In fact, it’s their experiences from military service that have perfectly prepared them for politics in today’s starkly divided system.  Consider the veteran victories we’ve already seen:  Tammy Duckworth,  Tulsi Gabbard,  and Seth Moulin.  They have broken through the gridlocked walls of Congress and are reaching out to more like minded veterans such as Max Rose (D) running in the Republican leaning 11th District on Staten Island  and Amy McGrath a retired F-18 Marine pilot running as a Democrat in Kentucky’s 6th District.   Let’s not forget Conor Lamb who recently won a major upset in western Pennsylvania’s special election in a district that went for Trump by 20 points.  These veterans are just a tiny sample of the 300 veterans running in this election cycle.  There’s Dan McCready (D) in the NC 9th, a district that’s been held by a Republican since 1963, Dan Feehan (D) in MN’s 1st district and Joseph Kopser (R) TX-21st.

What they all have in common

All of these veterans are trained to complet their mission.  Nowhere is there room for petty backbiting or back stabbing.   They are trained to identify a problem, analyze it and act quickly by building teams to engage in chaotic environments, sort out the problems and fix what can be fixed.  There is no room for ego, no room for racism or discrimination and no room for bullshit.

In the end though veterans choose a political party.  The Democratic veterans are running against a Republican Party that has abandoned  the middle and working class with it’s fallacy of trickle down economics.  Republican veterans know this too and will act in a bipartisan fashion to end this problem.  Surely there will be some issues for Democrats to bend on as well, but when all parties are on the same general page, everyone wins.

That’s why  With Honor, a “cross-partisan” organization that aims to “help elect principled next-generation veterans in order to solve our biggest problems and fix a Congress that is dysfunctional is working to elect veterans.
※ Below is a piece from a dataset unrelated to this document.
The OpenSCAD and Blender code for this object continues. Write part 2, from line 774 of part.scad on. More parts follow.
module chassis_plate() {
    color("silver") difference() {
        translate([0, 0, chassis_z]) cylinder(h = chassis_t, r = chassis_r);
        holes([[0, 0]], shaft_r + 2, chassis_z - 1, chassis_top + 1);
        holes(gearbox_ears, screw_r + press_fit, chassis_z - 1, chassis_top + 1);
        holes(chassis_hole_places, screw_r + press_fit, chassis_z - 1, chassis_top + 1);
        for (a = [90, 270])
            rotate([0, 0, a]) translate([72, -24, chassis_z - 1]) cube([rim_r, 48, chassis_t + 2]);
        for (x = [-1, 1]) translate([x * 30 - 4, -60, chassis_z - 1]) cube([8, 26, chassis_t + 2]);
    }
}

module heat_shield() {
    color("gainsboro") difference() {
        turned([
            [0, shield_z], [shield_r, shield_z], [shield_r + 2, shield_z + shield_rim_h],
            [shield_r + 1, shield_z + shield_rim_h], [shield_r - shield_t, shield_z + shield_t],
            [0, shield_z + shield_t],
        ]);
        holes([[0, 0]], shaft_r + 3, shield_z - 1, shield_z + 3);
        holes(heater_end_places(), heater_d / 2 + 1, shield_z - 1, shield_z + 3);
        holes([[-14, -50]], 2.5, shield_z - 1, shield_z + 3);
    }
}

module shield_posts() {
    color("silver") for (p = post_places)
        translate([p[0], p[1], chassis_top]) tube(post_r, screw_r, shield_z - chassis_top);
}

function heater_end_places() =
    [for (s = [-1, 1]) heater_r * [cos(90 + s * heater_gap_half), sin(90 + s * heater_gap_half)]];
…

They are looking for veterans in both parties who can pledge to maintain integrity by always speaking the truth and put the public interest first.  This includes returning money from groups/persons who turn out to be tainted and to use the power of their office only for their constituency, not some outside group like the NRA.  They pledge also to respect their colleagues, focus on solving problems and work to bring civility back to politics by rejecting and seek to remove any negative ads attached to their campaign and  will attend and participate in a cross-partisan veterans caucus.  Finally they will defend the rights of all Americans and have the courage to collaborate across the aisle and find common ground by meeting with someone from the opposing party one on one at least once a month and join with colleagues on both sides of the aisle on at least one piece of major legislation each year and co-sponsor additional pieces.

Democratic veteran candidates are proud to be Democrats.  They want Democrats to be Democrats again and by that they mean that government does have a role in this country and be bold about it.  To not be afraid to say if the working class has a problem, it’s the role of the government to fix it.
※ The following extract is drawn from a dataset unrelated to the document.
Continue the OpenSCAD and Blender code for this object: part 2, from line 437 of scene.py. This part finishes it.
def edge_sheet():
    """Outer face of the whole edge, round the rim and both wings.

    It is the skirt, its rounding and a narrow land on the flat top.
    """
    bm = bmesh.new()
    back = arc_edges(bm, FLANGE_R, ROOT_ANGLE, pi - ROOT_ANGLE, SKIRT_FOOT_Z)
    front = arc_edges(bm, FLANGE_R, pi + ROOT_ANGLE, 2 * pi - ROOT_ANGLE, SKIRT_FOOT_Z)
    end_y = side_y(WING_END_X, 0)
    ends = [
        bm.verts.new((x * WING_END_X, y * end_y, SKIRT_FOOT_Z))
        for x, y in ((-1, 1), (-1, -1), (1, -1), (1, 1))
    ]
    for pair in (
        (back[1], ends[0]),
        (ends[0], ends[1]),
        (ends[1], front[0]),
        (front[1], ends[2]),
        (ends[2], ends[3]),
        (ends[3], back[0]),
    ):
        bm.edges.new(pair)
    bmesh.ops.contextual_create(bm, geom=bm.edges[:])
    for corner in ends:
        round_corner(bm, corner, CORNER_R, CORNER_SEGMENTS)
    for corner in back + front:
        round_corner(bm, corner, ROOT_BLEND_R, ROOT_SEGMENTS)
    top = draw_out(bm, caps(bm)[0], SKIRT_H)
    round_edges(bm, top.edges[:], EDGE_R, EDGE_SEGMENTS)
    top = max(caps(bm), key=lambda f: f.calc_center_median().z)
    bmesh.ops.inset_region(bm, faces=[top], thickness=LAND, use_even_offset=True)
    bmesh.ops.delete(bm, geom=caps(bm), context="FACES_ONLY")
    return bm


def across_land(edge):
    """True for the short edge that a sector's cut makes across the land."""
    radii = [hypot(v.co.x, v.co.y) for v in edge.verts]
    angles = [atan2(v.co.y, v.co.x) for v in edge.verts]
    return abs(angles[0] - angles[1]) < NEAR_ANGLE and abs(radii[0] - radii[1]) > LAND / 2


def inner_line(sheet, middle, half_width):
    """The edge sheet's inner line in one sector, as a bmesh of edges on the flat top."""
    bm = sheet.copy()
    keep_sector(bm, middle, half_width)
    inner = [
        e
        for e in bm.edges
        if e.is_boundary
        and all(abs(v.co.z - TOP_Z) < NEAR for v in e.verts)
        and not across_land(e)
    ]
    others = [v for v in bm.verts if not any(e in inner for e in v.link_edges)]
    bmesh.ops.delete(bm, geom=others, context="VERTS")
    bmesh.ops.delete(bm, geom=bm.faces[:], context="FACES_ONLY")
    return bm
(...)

The system, the government only works when you fill it with people who are willing to work.  This is not the case now but it can be if we elect enough like minded veterans and non-vets who can agree to agree at least half the time.

These candidates are a good first step.

Source: How Veterans Are Powering the Democrat’s 2018 Hopes

3 thoughts on “04 April 2018 – Can Veterans fix the Democratic Party?

  1. yes, and also maybe
    Sherrod Brown,
    Amy Klobuchar
    Tammy Baldwin
    E. Warren
    Pat Leahy.
    I think Leahy may be a rich guy? , but I remember liking most of what he had to say. Too bad about Franken, a big loss.

    I can’t think of any House members, I guess I should
    take a closer look at the long list.